Locate the string "bodies" throughout the material and copy every line in which it occurs.

[Entries with parts and joints]

....

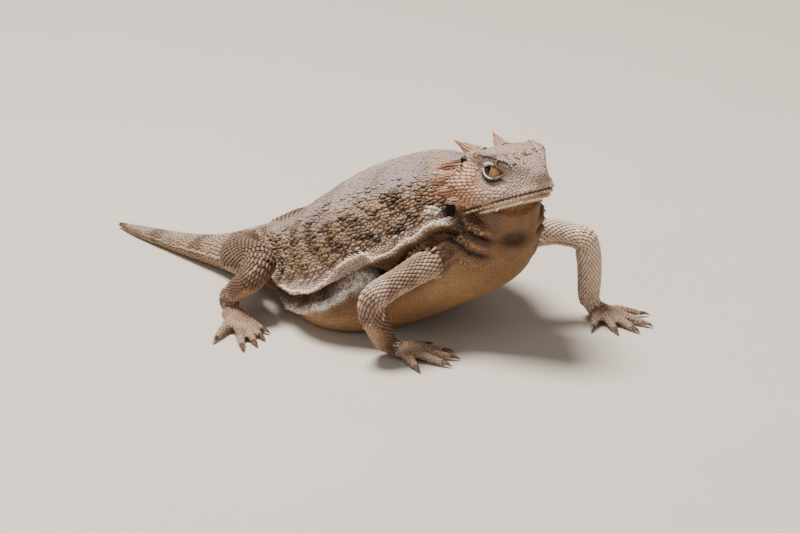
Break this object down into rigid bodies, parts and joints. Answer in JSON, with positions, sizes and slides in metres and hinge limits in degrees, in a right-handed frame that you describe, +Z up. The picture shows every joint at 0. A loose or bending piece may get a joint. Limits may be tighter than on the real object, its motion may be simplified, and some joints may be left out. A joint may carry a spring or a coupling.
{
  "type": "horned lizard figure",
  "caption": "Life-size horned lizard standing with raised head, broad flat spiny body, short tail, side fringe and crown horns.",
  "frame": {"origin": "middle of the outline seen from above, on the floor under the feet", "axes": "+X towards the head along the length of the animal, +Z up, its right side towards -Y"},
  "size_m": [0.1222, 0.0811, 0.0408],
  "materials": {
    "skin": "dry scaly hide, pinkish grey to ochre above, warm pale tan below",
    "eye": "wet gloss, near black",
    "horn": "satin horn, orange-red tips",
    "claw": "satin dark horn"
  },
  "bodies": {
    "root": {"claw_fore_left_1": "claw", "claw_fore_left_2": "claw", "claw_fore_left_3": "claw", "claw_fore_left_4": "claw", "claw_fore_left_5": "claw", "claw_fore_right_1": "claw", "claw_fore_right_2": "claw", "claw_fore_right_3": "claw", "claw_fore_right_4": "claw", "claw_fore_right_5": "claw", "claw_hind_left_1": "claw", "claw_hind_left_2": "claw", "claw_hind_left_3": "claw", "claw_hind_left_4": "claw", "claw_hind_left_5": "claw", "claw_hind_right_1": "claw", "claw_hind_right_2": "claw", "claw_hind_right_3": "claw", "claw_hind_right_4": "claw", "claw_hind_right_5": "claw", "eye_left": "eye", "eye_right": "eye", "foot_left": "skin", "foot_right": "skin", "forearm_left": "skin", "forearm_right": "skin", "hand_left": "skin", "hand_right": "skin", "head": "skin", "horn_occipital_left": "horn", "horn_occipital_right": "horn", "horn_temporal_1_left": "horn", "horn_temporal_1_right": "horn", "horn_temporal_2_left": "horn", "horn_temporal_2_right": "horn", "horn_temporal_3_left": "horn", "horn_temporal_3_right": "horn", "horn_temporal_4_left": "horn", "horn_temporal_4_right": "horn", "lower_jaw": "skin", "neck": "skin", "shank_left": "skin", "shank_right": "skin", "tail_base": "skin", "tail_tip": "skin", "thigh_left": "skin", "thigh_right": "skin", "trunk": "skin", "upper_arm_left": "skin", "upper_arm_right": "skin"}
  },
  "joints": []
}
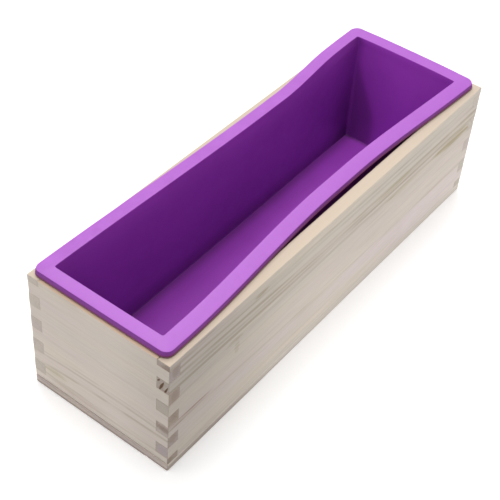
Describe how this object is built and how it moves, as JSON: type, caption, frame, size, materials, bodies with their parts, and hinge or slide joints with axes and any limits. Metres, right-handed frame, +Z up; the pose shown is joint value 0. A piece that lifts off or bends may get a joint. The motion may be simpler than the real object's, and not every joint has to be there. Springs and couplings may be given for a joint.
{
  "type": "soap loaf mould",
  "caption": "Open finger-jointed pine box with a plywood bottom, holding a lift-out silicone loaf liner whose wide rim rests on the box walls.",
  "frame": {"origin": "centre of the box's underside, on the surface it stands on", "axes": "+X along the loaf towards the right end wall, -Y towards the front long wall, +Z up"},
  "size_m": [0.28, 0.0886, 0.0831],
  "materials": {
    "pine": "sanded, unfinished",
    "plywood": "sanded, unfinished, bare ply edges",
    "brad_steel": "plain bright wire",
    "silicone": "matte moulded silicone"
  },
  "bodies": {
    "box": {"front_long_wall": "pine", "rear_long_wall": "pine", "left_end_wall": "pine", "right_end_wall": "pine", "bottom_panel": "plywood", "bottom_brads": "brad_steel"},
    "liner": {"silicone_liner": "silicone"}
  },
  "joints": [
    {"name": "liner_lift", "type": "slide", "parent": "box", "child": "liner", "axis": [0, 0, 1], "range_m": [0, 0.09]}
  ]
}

....

## Written solution
Break this object down into rigid bodies, parts and joints. Answer in JSON, with positions, sizes and slides in metres and hinge limits in degrees, in a right-handed frame that you describe, +Z up. The picture shows every joint at 0. A loose or bending piece may get a joint. Limits may be tighter than on the real object, its motion may be simplified, and some joints may be left out. A joint may carry a spring or a coupling.
  "bodies": {
Describe how this object is built and how it moves, as JSON: type, caption, frame, size, materials, bodies with their parts, and hinge or slide joints with axes and any limits. Metres, right-handed frame, +Z up; the pose shown is joint value 0. A piece that lifts off or bends may get a joint. The motion may be simpler than the real object's, and not every joint has to be there. Springs and couplings may be given for a joint.
  "bodies": {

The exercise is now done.